Dans le roman, les témoignages ne se fondent pas dans l’ensemble du roman. Tout au contraire, ils sont « isolés en paragraphes distincts […]. Leur sens ne se saisit donc pas en continuité et en uniformité avec le reste du texte mais [il] se crée aussi ».79 L’archive qui fait état de la condition de Diamantina80, entre autres, est un exemple non négligeable à ce sujet. Le lecteur se retrouve ainsi face à un roman qui rompt avec toute linéarité dans l’écriture. La présence des documents (archives) perturbe parfois cette linéarité. Car, « même lorsqu’elle est absorbée par le texte, [la présence des documents] ouvre sur une extériorité, le confronte à une altérité qui perturbe son unité, le place du côté […] de la dispersion »81.

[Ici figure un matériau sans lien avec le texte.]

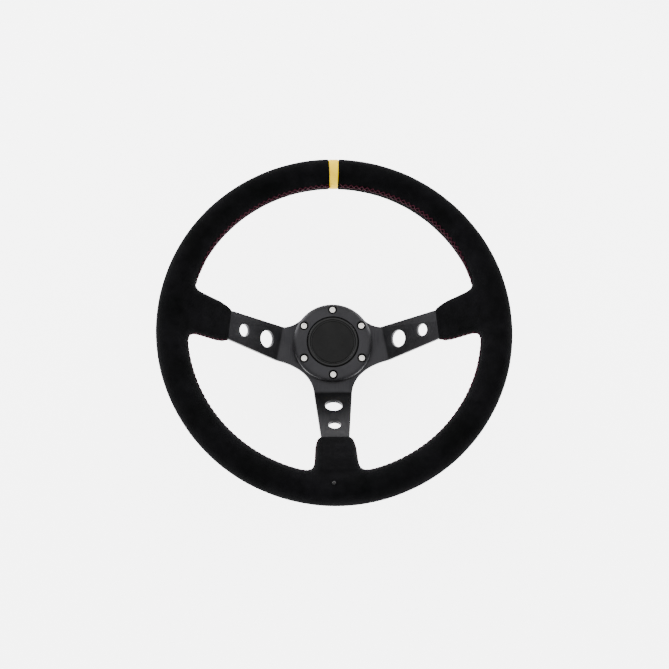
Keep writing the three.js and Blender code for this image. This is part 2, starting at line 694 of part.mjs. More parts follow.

De toute évidence, l’intertexte participe de l’éveil de la conscience du lecteur-destinataire ; il « manifeste donc le souci d’une tradition et d’une mémoire vives qui résistent à toute tentative de scission, d’occultation et de rupture »82. Cette résistance dans l’écriture est très présence dans Fe en disfraz. Celle-ci pourrait traduire une volonté d’asseoir un dialogue implicite entre le texte d’origine et les témoignages qui s’inscrivent dans la même perspective thématique.
Conclusion
En définitive, Fe en disfraz de Mayra Santos-Febres propose une nouvelle lecture de la résistance. À partir des corps réprimés et réduis au silence, Mayra Santos-Febres dévoile l’infra-humanité des femmes esclaves abusées durant l’époque coloniale. Elle a su ramener au présent l’histoire de l’esclavage au moyen de la relation de Fe Verdejo avec le costume de Xica da Silva. En réponse au silence complice des historiographies officielles, l’auteure insiste sur l’importance de lire le corps comme pratique discursive dynamique qui bouleverse toute hiérarchie de pouvoir. Dans l’étude que nous proposons, il nous a semblé important de rappeler les contours qui articulent l’écriture de Mayra Santos-Febres. Nous remarquons que dans l’œuvre littéraire de Santos-Febres, la femme joue un rôle non négligeable. Trop longtemps considérée comme sujet ou personnage subalterne dans les productions et discours littéraires latino-américains/caribéens, Mayra Santos-Febres montre comment ces « subalternes » peuvent parler. Le cas de Fe Verdejo, femme noire qui décide de présenter au public l’histoire d’esclaves noires d’Amérique latine, s’inscrit dans cette perspective. L’écriture de ce roman a aussi le mérite de croiser les faits passés comme on a pu le voir dans les archives datant du XVIIe et XVIIIe siècles en Amérique latine avec le présent de la narration à Chicago. Certes, la littérature portoricaine est très peu connue et peut-être encore minorisée mais Mayra Santos-Febres fait partie de ces auteures afro-portoricaines, à l’instar d’Yvonne Denis-Rosario, Yolanda Arroyo Pizarro ou encore Gloriann Sacha-Antonetty qui font le pari d’écrire à rebours de la domination coloniale. Elle insiste également sur la nécessité d’étudier la femme comme sujet de désir de l’homme. Pour l’auteure, la plupart des féministes ont très souvent battu en brèche la violence, le viol ou encore les dominations physiques et sexuelles à l’endroit des femmes. Néanmoins, ces féministes ont prêté très peu d’attention sur les rapports entre genre, classe, race et sexualité pour dire la complexité des féminismes en Amérique latine. Dans Fe en disfraz, l’écrivaine portoricaine ne manque pas de présenter un personnage féminin noir qui, de toute évidence, devient sujet de désir de l’homme.